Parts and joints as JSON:
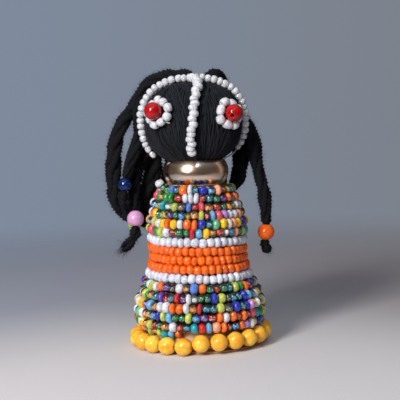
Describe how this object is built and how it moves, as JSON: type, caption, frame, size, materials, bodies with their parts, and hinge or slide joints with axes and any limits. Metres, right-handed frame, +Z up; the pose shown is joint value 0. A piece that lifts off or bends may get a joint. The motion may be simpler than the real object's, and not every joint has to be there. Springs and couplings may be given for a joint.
{
  "type": "beaded doll",
  "caption": "Small standing doll: a cone wound with strands of glass beads, a metal band neck, and a wool-wound ball head with a beaded face and hanging wool locks.",
  "frame": {"origin": "on the ground under the middle of the body, on the flat underside of the foot disc", "axes": "+Z up through the head; -Y is the way the face looks; +X is at the right of someone who looks at the face"},
  "size_m": [0.0586, 0.0492, 0.096],
  "materials": {
    "core_card": "matt, pale brown",
    "foot_board": "matt, tan",
    "mixed_beads": "glossy glass in many colours, some opaque and some clear",
    "white_beads": "glossy opaque white",
    "orange_beads": "glossy opaque orange",
    "yellow_round_beads": "satin yellow",
    "red_round_beads": "glossy red",
    "blue_round_beads": "glossy deep blue",
    "lilac_round_bead": "glossy lilac pink",
    "lime_round_bead": "glossy lime green",
    "orange_round_bead": "glossy orange",
    "neck_band": "polished, pale gold",
    "black_wool": "matt, hairy black wool"
  },
  "bodies": {
    "root": {"body_core": "core_card", "foot_disc": "foot_board", "upper_mixed_strand": "mixed_beads", "upper_white_strand": "white_beads", "orange_strand": "orange_beads", "lower_white_strand": "white_beads", "lower_mixed_strand": "mixed_beads", "foot_beads": "yellow_round_beads", "neck_ring": "neck_band", "head": "black_wool", "hairline_beads": "white_beads", "nose_beads": "white_beads", "left_eye_flower": "white_beads", "right_eye_flower": "white_beads", "left_eye_bead": "red_round_beads", "right_eye_bead": "red_round_beads", "left_outer_lock": "black_wool", "left_middle_lock": "black_wool", "left_inner_lock": "black_wool", "left_back_lock": "black_wool", "back_left_lock": "black_wool", "back_middle_lock": "black_wool", "back_right_lock": "black_wool", "right_inner_lock": "black_wool", "right_outer_lock": "black_wool", "left_outer_lock_bead": "lime_round_bead", "left_middle_lock_bead": "blue_round_beads", "left_inner_lock_bead": "lilac_round_bead", "back_left_lock_bead": "yellow_round_beads", "back_middle_lock_bead": "red_round_beads", "back_right_lock_bead": "blue_round_beads", "right_outer_lock_bead": "orange_round_bead"}
  },
  "joints": []
}
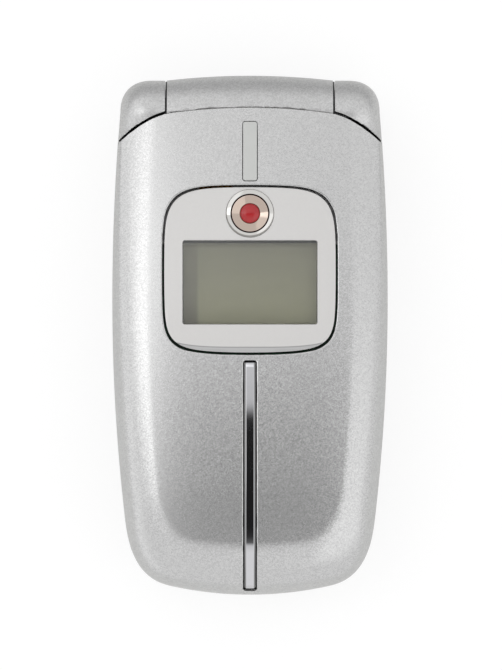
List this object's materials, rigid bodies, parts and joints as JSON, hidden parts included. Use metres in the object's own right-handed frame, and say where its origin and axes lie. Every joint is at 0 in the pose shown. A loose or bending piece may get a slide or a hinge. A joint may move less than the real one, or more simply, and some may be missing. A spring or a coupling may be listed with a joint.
{
  "type": "flip phone",
  "caption": "Closed clamshell mobile phone: crowned silver lid with small outer display and hinge barrel between two shoulders, keypad base with sliding battery cover.",
  "frame": {"origin": "middle of the overall box at the back face, on which the closed phone lies", "axes": "+Z out of the lid's outer face, +Y from the chin to the hinge, +X to the right when looking down on the lid"},
  "size_m": [0.0488, 0.0921, 0.0221],
  "materials": {
    "silver_paint": "satin metallic paint on moulded plastic",
    "window_plate": "glossy, clear coated",
    "grey_lcd": "glossy cover over a reflective display",
    "bright_chrome": "mirror",
    "red_dome": "glossy resin dome",
    "light_guide": "translucent, satin",
    "dark_window": "glossy",
    "colour_lcd": "glossy",
    "sheet_steel": "bright tinned sheet",
    "circuit_board": "satin solder mask",
    "black_plastic": "moulded",
    "dark_mesh": "pressed, dark",
    "magnet": "nickel plated",
    "soft_rubber": "soft, matt",
    "black_screws": "blackened",
    "spring_steel": "ground",
    "brass": "plated",
    "flex_film": "satin polyimide",
    "battery_case": "satin",
    "dome_film": "satin film",
    "key_rubber": "silicone",
    "antenna_carrier": "moulded, with plated tracks",
    "motor_can": "drawn steel can",
    "silver_keys": "satin paint, clear coated",
    "bright_key": "satin chrome",
    "green_key": "satin paint with a green mark",
    "red_key": "satin paint with a red mark"
  },
  "bodies": {
    "base": {"base_front_cover": "silver_paint", "base_rear_cover": "silver_paint", "hinge_shaft": "spring_steel", "hinge_bush": "black_plastic", "battery": "battery_case", "battery_contacts": "brass", "main_board": "circuit_board", "dome_sheet": "dome_film", "keypad_mat": "key_rubber", "shield_cans": "sheet_steel", "sim_holder": "sheet_steel", "microphone": "brass", "charge_socket": "black_plastic", "headset_jack": "black_plastic", "antenna": "antenna_carrier", "ringer": "black_plastic", "vibration_motor": "motor_can", "base_screws": "black_screws"},
    "lid": {"lid_outer_cover": "silver_paint", "lid_inner_cover": "silver_paint", "outer_window": "window_plate", "outer_display": "grey_lcd", "badge_ring": "bright_chrome", "badge_jewel": "red_dome", "light_guide": "light_guide", "trim_bar": "bright_chrome", "inner_window": "dark_window", "inner_display": "colour_lcd", "display_frame": "sheet_steel", "lid_board": "circuit_board", "earpiece": "black_plastic", "earpiece_mesh": "dark_mesh", "lid_magnet": "magnet", "lid_bumpers": "soft_rubber", "lid_screws": "black_screws", "hinge_can": "sheet_steel", "hinge_spring": "spring_steel", "hinge_follower": "brass", "flex_cable": "flex_film"},
    "battery_cover": {"battery_cover": "silver_paint"},
    "motor_weight": {"motor_weight": "brass"},
    "volume_rocker": {"volume_rocker": "silver_keys"},
    "key_1": {"key_1": "silver_keys"},
    "key_2": {"key_2": "silver_keys"},
    "key_3": {"key_3": "silver_keys"},
    "key_4": {"key_4": "silver_keys"},
    "key_5": {"key_5": "silver_keys"},
    "key_6": {"key_6": "silver_keys"},
    "key_7": {"key_7": "silver_keys"},
    "key_8": {"key_8": "silver_keys"},
    "key_9": {"key_9": "silver_keys"},
    "key_star": {"key_star": "silver_keys"},
    "key_0": {"key_0": "silver_keys"},
    "key_hash": {"key_hash": "silver_keys"},
    "soft_key_left": {"soft_key_left": "silver_keys"},
    "soft_key_right": {"soft_key_right": "silver_keys"},
    "call_key": {"call_key": "green_key"},
    "end_key": {"end_key": "red_key"},
    "nav_ring": {"nav_ring": "silver_keys"},
    "ok_key": {"ok_key": "bright_key"}
  },
  "joints": [
    {"name": "lid_hinge", "type": "hinge", "parent": "base", "child": "lid", "pos_m": [0, 0.0395, 0.0125], "axis": [-1, 0, 0], "range_deg": [0, 155]},
    {"name": "battery_cover_slide", "type": "slide", "parent": "base", "child": "battery_cover", "axis": [0, -1, 0], "range_m": [0, 0.008]},
    {"name": "motor_spin", "type": "hinge", "parent": "base", "child": "motor_weight", "pos_m": [-0.011, 0.026, 0.0053], "axis": [1, 0, 0], "continuous": true},
    {"name": "volume_tilt", "type": "hinge", "parent": "base", "child": "volume_rocker", "pos_m": [-0.0217, 0.002, 0.00925], "axis": [0, 0, 1], "range_deg": [-3, 3], "stiffness_Nm_per_rad": 0.05},
    {"name": "key_1_press", "type": "slide", "parent": "base", "child": "key_1", "axis": [0, 0, -1], "range_m": [0, 0.0004], "stiffness_N_per_m": 1000, "springref_m": -0.0006},
    {"name": "key_2_press", "type": "slide", "parent": "base", "child": "key_2", "axis": [0, 0, -1], "range_m": [0, 0.0004], "stiffness_N_per_m": 1000, "springref_m": -0.0006},
    {"name": "key_3_press", "type": "slide", "parent": "base", "child": "key_3", "axis": [0, 0, -1], "range_m": [0, 0.0004], "stiffness_N_per_m": 1000, "springref_m": -0.0006},
    {"name": "key_4_press", "type": "slide", "parent": "base", "child": "key_4", "axis": [0, 0, -1], "range_m": [0, 0.0004], "stiffness_N_per_m": 1000, "springref_m": -0.0006},
    {"name": "key_5_press", "type": "slide", "parent": "base", "child": "key_5", "axis": [0, 0, -1], "range_m": [0, 0.0004], "stiffness_N_per_m": 1000, "springref_m": -0.0006},
    {"name": "key_6_press", "type": "slide", "parent": "base", "child": "key_6", "axis": [0, 0, -1], "range_m": [0, 0.0004], "stiffness_N_per_m": 1000, "springref_m": -0.0006},
    {"name": "key_7_press", "type": "slide", "parent": "base", "child": "key_7", "axis": [0, 0, -1], "range_m": [0, 0.0004], "stiffness_N_per_m": 1000, "springref_m": -0.0006},
    {"name": "key_8_press", "type": "slide", "parent": "base", "child": "key_8", "axis": [0, 0, -1], "range_m": [0, 0.0004], "stiffness_N_per_m": 1000, "springref_m": -0.0006},
    {"name": "key_9_press", "type": "slide", "parent": "base", "child": "key_9", "axis": [0, 0, -1], "range_m": [0, 0.0004], "stiffness_N_per_m": 1000, "springref_m": -0.0006},
    {"name": "key_star_press", "type": "slide", "parent": "base", "child": "key_star", "axis": [0, 0, -1], "range_m": [0, 0.0004], "stiffness_N_per_m": 1000, "springref_m": -0.0006},
    {"name": "key_0_press", "type": "slide", "parent": "base", "child": "key_0", "axis": [0, 0, -1], "range_m": [0, 0.0004], "stiffness_N_per_m": 1000, "springref_m": -0.0006},
    {"name": "key_hash_press", "type": "slide", "parent": "base", "child": "key_hash", "axis": [0, 0, -1], "range_m": [0, 0.0004], "stiffness_N_per_m": 1000, "springref_m": -0.0006},
    {"name": "soft_key_left_press", "type": "slide", "parent": "base", "child": "soft_key_left", "axis": [0, 0, -1], "range_m": [0, 0.0004], "stiffness_N_per_m": 1000, "springref_m": -0.0006},
    {"name": "soft_key_right_press", "type": "slide", "parent": "base", "child": "soft_key_right", "axis": [0, 0, -1], "range_m": [0, 0.0004], "stiffness_N_per_m": 1000, "springref_m": -0.0006},
    {"name": "call_key_press", "type": "slide", "parent": "base", "child": "call_key", "axis": [0, 0, -1], "range_m": [0, 0.0004], "stiffness_N_per_m": 1000, "springref_m": -0.0006},
    {"name": "end_key_press", "type": "slide", "parent": "base", "child": "end_key", "axis": [0, 0, -1], "range_m": [0, 0.0004], "stiffness_N_per_m": 1000, "springref_m": -0.0006},
    {"name": "nav_ring_press", "type": "slide", "parent": "base", "child": "nav_ring", "axis": [0, 0, -1], "range_m": [0, 0.0004], "stiffness_N_per_m": 1000, "springref_m": -0.0006},
    {"name": "ok_key_press", "type": "slide", "parent": "base", "child": "ok_key", "axis": [0, 0, -1], "range_m": [0, 0.0004], "stiffness_N_per_m": 1000, "springref_m": -0.0006}
  ]
}
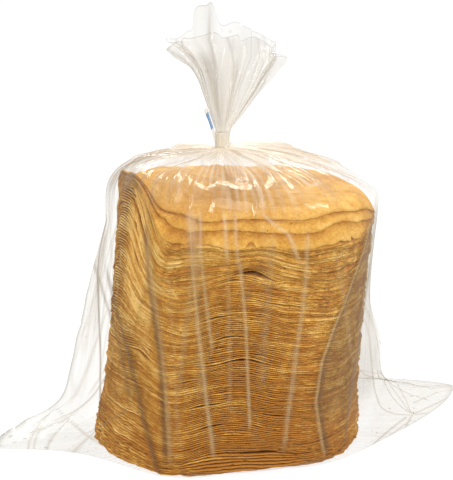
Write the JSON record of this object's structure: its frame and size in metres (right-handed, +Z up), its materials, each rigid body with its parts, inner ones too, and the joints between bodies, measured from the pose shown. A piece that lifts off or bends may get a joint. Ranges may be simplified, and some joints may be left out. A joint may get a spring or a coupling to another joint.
{
  "type": "bag of corn tortillas",
  "caption": "Tall leaning stack of thin round corn tortillas in a clear bag, gathered to a taped neck with an open pleated mouth.",
  "frame": {"origin": "centre of the bag's bounding box, on the surface it stands on", "axes": "+Z up, +X along the flat width of the bag towards its longer bottom corner"},
  "size_m": [0.317, 0.1691, 0.2619],
  "materials": {
    "clear_film": "clear crumpled polyethylene film",
    "tape": "glossy pale tape with one plain blue field",
    "tortilla": "dry golden corn crumb with small dark specks"
  },
  "bodies": {
    "root": {"filled_bag": "clear_film", "neck_tape": "tape"}
  },
  "joints": []
}
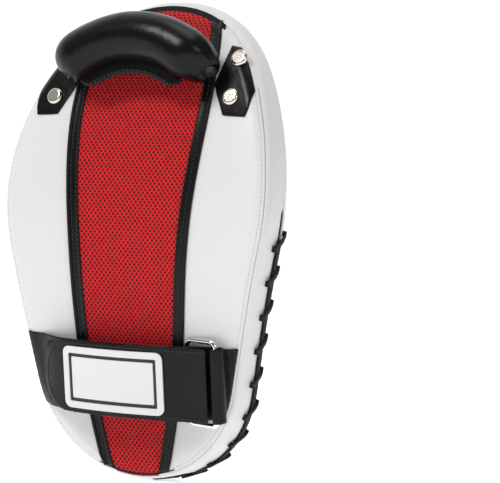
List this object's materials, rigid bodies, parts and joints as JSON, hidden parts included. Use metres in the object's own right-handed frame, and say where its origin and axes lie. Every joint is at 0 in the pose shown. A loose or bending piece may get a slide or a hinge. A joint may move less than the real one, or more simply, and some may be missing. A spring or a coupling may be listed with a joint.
{
  "type": "focus mitt",
  "caption": "Curved oval striking pad with a white shell, a red mesh back, a riveted padded hand grip, a hook-and-loop wrist strap through a metal ring, and a laced side.",
  "frame": {"origin": "middle of the back panel's surface, where the forearm lies", "axes": "+Z along the pad from the wrist strap towards the hand grip, +Y through the pad towards the striking face, +X to the wearer's right, where the lacing and the ring are"},
  "size_m": [0.2521, 0.1096, 0.3958],
  "materials": {
    "white_leather": "smooth synthetic leather with a fine grain, satin",
    "black_leather": "smooth leather, satin, soft creases",
    "strap_leather": "smooth leather, edge-stitched",
    "red_mesh": "open red spacer mesh with a staggered pattern of holes",
    "black_cloth": "plain black woven lining",
    "black_webbing": "ribbed woven webbing",
    "black_lace": "flat woven lace",
    "hook_and_loop": "hook-and-loop pile",
    "foam": "closed-cell foam, inside the pad",
    "grip_foam": "soft foam, inside the grip",
    "board": "stiff plastic sheet, inside the pad",
    "chrome_wire": "polished chromed steel wire",
    "nickel": "warm nickel plate, polished",
    "label_white": "moulded soft plastic, satin",
    "label_black": "moulded soft plastic, matt"
  },
  "bodies": {
    "pad": {"back_foam": "foam", "stiffener_board": "board", "middle_foam": "foam", "front_foam": "foam", "striking_cover": "black_leather", "side_wall": "white_leather", "wall_back_strip": "white_leather", "wall_face_strip": "white_leather", "lacing_underlay": "black_cloth", "lace": "black_lace", "back_panel_left": "white_leather", "back_panel_right": "white_leather", "binding_left": "black_leather", "binding_right": "black_leather", "mesh_panel": "red_mesh", "mesh_lining": "black_cloth", "grip_tab_left": "black_leather", "grip_tab_right": "black_leather", "rivet_caps": "nickel", "rivet_posts": "nickel", "rivet_washers": "nickel", "strap_lower": "strap_leather", "loop_pad": "hook_and_loop", "ring_keeper": "black_webbing"},
    "grip": {"grip_cover": "black_leather", "grip_core": "grip_foam", "grip_webbing": "black_webbing", "grip_flange": "black_leather"},
    "ring": {"ring": "chrome_wire", "strap_fold": "strap_leather"},
    "flap": {"strap_upper": "strap_leather", "hook_pad": "hook_and_loop", "label_backing": "label_black", "label_frame": "label_white", "label_plate": "label_white"}
  },
  "joints": [
    {"name": "grip_rock", "type": "hinge", "parent": "pad", "child": "grip", "pos_m": [0, 0, 0.127], "axis": [1, 0, 0], "range_deg": [-15, 20], "stiffness_Nm_per_rad": 2.5},
    {"name": "ring_swivel", "type": "hinge", "parent": "pad", "child": "ring", "pos_m": [0.057, 0.00683, -0.1186], "axis": [0, 0.1305, -0.9914], "range_deg": [0, 25]},
    {"name": "strap_peel", "type": "hinge", "parent": "ring", "child": "flap", "pos_m": [0.0815, -0.00586, -0.12027], "axis": [0, -0.1305, 0.9914], "range_deg": [0, 150]}
  ],
  "couplings": [
    {"joint": "strap_peel", "follows": "ring_swivel", "ratio": 6}
  ]
}
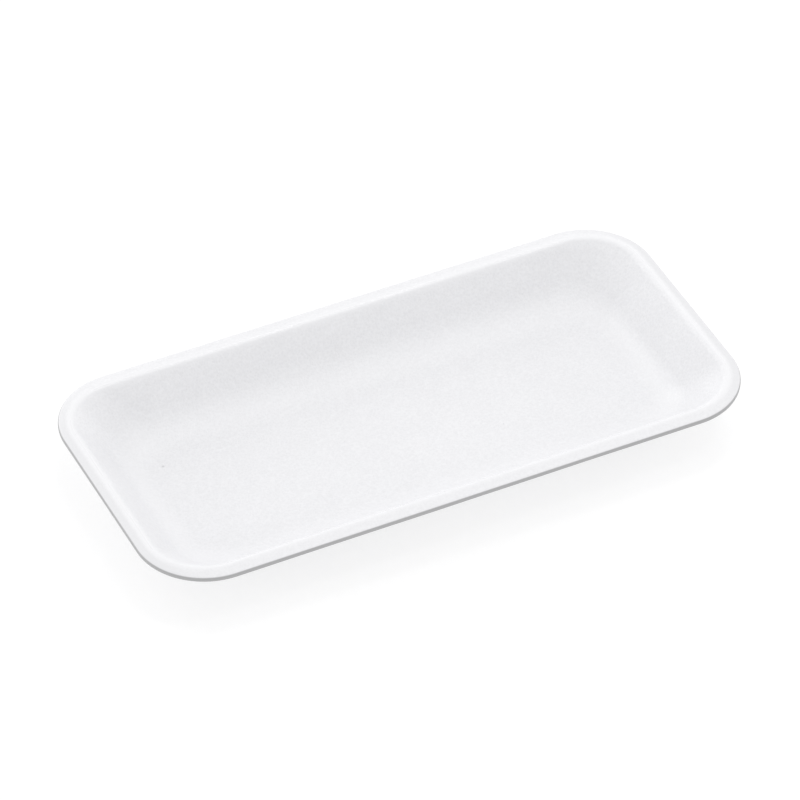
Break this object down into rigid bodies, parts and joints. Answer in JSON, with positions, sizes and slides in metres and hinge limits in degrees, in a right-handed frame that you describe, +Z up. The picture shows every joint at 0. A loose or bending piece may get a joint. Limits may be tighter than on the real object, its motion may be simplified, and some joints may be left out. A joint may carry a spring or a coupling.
{
  "type": "food tray",
  "caption": "Shallow rounded-rectangle food tray pressed from one sheet of white foam, with curved sloping walls and a narrow turned-over lip.",
  "frame": {"origin": "middle of the flat face that the tray rests on", "axes": "+Z up out of the tray, +X along its length, +Y across it"},
  "size_m": [0.27, 0.133, 0.025],
  "materials": {
    "foam": "satin white extruded polystyrene foam with a fine cell texture"
  },
  "bodies": {
    "root": {"tray": "foam"}
  },
  "joints": []
}
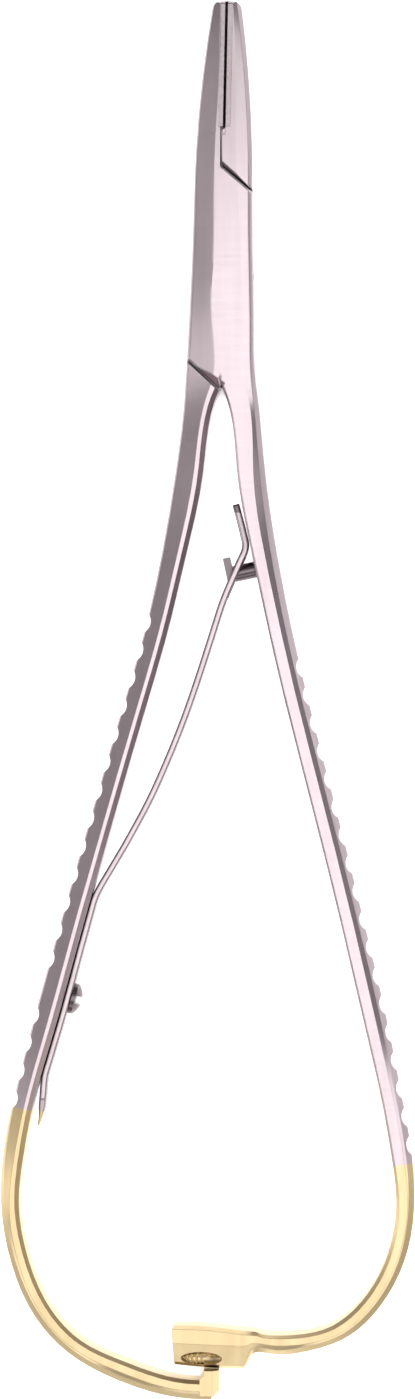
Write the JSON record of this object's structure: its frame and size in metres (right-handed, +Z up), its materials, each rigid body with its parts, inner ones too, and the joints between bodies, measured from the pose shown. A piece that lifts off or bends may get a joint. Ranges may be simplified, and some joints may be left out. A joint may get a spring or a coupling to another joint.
{
  "type": "surgical needle holder",
  "caption": "Needle holder with a box lock, bowed ringless handles, a leaf spring between them and a ratchet at their ends.",
  "frame": {"origin": "on the hinge axis, in the plane that the closed instrument rests on", "axes": "+Y towards the jaws, +Z up out of the face that shows, +X towards the half with the ratchet block"},
  "size_m": [0.0505, 0.1707, 0.006],
  "materials": {
    "forging_steel": "satin brushed stainless steel, handle ends gold plated and polished",
    "carbide": "ground hard metal, cross-cut serration on the gripping face",
    "spring_steel": "satin hardened strip, lower tip gold plated",
    "fitting_steel": "turned and polished stainless steel"
  },
  "bodies": {
    "box_side": {"box_half": "forging_steel", "pivot_pin": "forging_steel", "left_insert": "carbide", "spring_hook": "fitting_steel"},
    "tongue_side": {"tongue_half": "forging_steel", "right_insert": "carbide", "leaf_spring": "spring_steel", "spring_screw": "fitting_steel"}
  },
  "joints": [
    {"name": "box_lock", "type": "hinge", "parent": "box_side", "child": "tongue_side", "pos_m": [0, 0, 0.003], "axis": [0, 0, -1], "range_deg": [-0.5, 9], "deforming": ["leaf_spring"]}
  ]
}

Instructions to follow - Copy each line that contains the word "from".

Written answer -
  "frame": {"origin": "middle of the overall box at the back face, on which the closed phone lies", "axes": "+Z out of the lid's outer face, +Y from the chin to the hinge, +X to the right when looking down on the lid"},
Write the JSON record of this object's structure: its frame and size in metres (right-handed, +Z up), its materials, each rigid body with its parts, inner ones too, and the joints between bodies, measured from the pose shown. A piece that lifts off or bends may get a joint. Ranges may be simplified, and some joints may be left out. A joint may get a spring or a coupling to another joint.
  "frame": {"origin": "middle of the back panel's surface, where the forearm lies", "axes": "+Z along the pad from the wrist strap towards the hand grip, +Y through the pad towards the striking face, +X to the wearer's right, where the lacing and the ring are"},
  "caption": "Shallow rounded-rectangle food tray pressed from one sheet of white foam, with curved sloping walls and a narrow turned-over lip.",
Write the JSON record of this object's structure: its frame and size in metres (right-handed, +Z up), its materials, each rigid body with its parts, inner ones too, and the joints between bodies, measured from the pose shown. A piece that lifts off or bends may get a joint. Ranges may be simplified, and some joints may be left out. A joint may get a spring or a coupling to another joint.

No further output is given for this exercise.